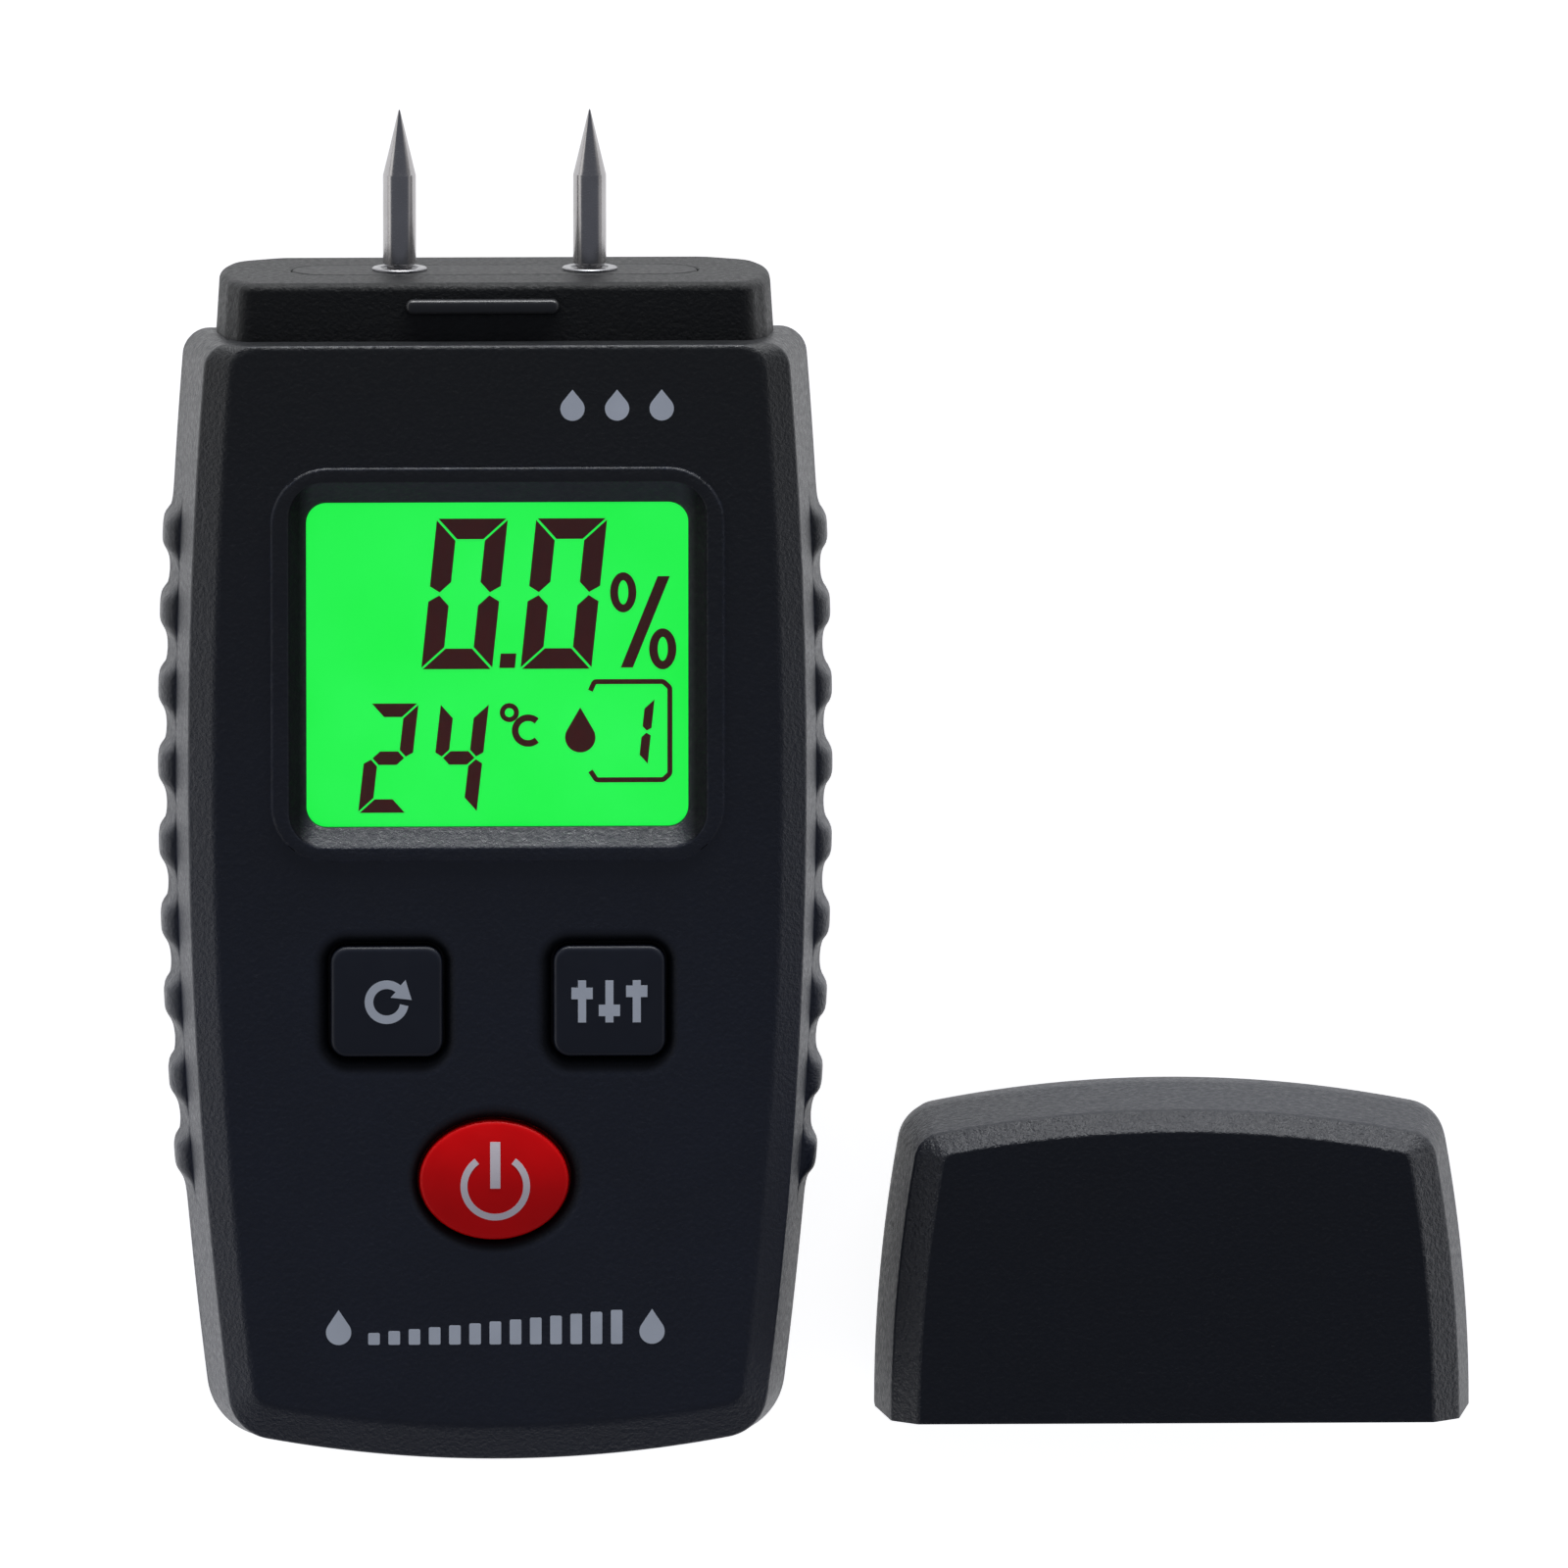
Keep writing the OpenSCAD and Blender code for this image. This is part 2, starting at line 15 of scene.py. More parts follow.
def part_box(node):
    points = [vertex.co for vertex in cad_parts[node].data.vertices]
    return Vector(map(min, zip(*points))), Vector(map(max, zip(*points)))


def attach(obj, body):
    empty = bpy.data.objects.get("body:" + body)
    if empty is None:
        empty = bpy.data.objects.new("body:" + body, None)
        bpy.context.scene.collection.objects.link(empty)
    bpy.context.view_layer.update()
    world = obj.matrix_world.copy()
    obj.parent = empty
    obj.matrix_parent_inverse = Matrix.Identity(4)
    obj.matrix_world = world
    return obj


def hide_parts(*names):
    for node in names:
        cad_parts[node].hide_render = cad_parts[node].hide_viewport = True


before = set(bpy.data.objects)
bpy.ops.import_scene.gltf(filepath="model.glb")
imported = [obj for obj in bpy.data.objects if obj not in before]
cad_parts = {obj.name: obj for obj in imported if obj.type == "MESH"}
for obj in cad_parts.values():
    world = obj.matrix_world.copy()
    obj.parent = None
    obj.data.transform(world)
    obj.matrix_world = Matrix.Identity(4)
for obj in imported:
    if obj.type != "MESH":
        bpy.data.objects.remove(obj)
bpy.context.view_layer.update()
MM = 0.001


def node_box(name):
    """A CAD node's lowest and highest corners, in millimetres."""
    return [Vector(corner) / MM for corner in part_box(name)]


# -------- sizes, in millimetres

# Housing
FOOT_Y, SHOULDER_Y = -56.5, 56.5
HALF_W, WIDEST_Y = 32.5, 13.5
SIDE_R, FOOT_R = 500.0, 126.0
FOOT_CORNER, TOP_CORNER = 6.6, 2.6
PART_Z, FACE_Z, CEILING_Z = 14.0, 27.0, 24.8
WALL = 2.0
PART_LINE_INSET, SHOULDER_ROUND = 0.22, 0.55
BEVEL_START = (1.95, 25.25)
BEVEL_END = (4.55, FACE_Z)
FOOT_DRAFT, FOOT_BEVEL_MORE = 0.8, 0.5

# Grip ridges
RIDGES, RIDGE_PITCH, RIDGE_MID_Y = 9, 7.8, 5.3
RIDGE_HALF, RIDGE_RISE, RIDGE_DRAFT_SHARE = 1.95, 0.9, 0.72
RIDGE_FRONT, RIDGE_BACK, RIDGE_END = 18.7, 8.2, 2.4

# Display
LCD_Y, LCD_W, LCD_H = 24.7, 37.8, 32.8
LCD_TOP_Z = 24.1
BEZEL_W, BEZEL_H, BEZEL_R, BEZEL_RISE = 44.6, 39.1, 5.6, 0.25
BAND_W, BAND_H, LENS_Z = 3.4, 3.5, 25.25

# Keys
KEY_X, KEY_Y, KEY_W = 11.0, -8.9, 11.0
POWER_X, POWER_Y, POWER_W, POWER_H = -0.4, -26.8, 14.8, 11.9
KEY_TOP_Z, FLANGE_Z, FLANGE_T = 27.3, 23.7, 0.8

# Head and pins
HEAD_W, HEAD_T, HEAD_MID_Z = 27.7, 10.8, 13.4
HEAD_TOP = node_box("head_block")[1].y
PIN_X, PIN_R = 9.4, 1.65
PIN_ROOT_Y, PIN_TIP_Y = node_box("pin_collars")[1].y, node_box("left_pin")[1].y
PLATE_HALF, PLATE_R = 16.45, 3.55

# Cap, in its own frame: x from its middle line, y from its rim
CAP_LOW, CAP_HIGH = node_box("protective_cap")
CAP_AT = ((CAP_LOW.x + CAP_HIGH.x) / 2, CAP_LOW.y)
CAP_W, CAP_H, CAP_T = (CAP_HIGH.x - CAP_LOW.x) / 2, CAP_HIGH.y - CAP_LOW.y, CAP_HIGH.z
CROWN_R, CAP_SIDE_R, CAP_CORNER, CAP_BEVEL_START = 122.0, 150.0, 4.2, 1.35

# Battery bay and door
CELL_X, CELL_Z, CELL_R = 10.8, 7.75, 5.2
BAY_W, BAY_Y, BAY_TOP = 16.6, (-52.0, -2.7), 13.1
DOOR_Y, DOOR_W, TONGUE_W, GRIP_Y = -2.3, 16.4, 17.3, -14.0
CASE_SCREWS = [(24.5, 47.2), (-24.5, 47.2), (21.6, -46.0), (-21.6, -46.0)]

# -------- camera

LENS_MM, VIEW_WIDTH = 900.0, 155.3
CAMERA_TILT, CAMERA_SWING = math.radians(8.3), math.radians(-1.5)
AIM = Vector((28.6, 10.8, 14.0))


def make_camera():
    data = bpy.data.cameras.new("camera")
    data.lens = LENS_MM
    data.sensor_width = 36.0
    data.clip_start, data.clip_end = 0.05, 20.0
    camera = bpy.data.objects.new("camera", data)
    bpy.context.scene.collection.objects.link(camera)
    back = Vector((math.sin(CAMERA_SWING), math.sin(CAMERA_TILT), math.cos(CAMERA_TILT))).normalized()
    up = (Vector((0, 1, 0)) - back * back.y).normalized()
    right = up.cross(back)
    camera.matrix_world = matrix_from(right, up, back, (AIM + back * VIEW_WIDTH * LENS_MM / 36.0) * MM)
    bpy.context.scene.camera = camera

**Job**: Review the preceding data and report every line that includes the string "before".

**Response to this exercise**:
before = set(bpy.data.objects)
imported = [obj for obj in bpy.data.objects if obj not in before]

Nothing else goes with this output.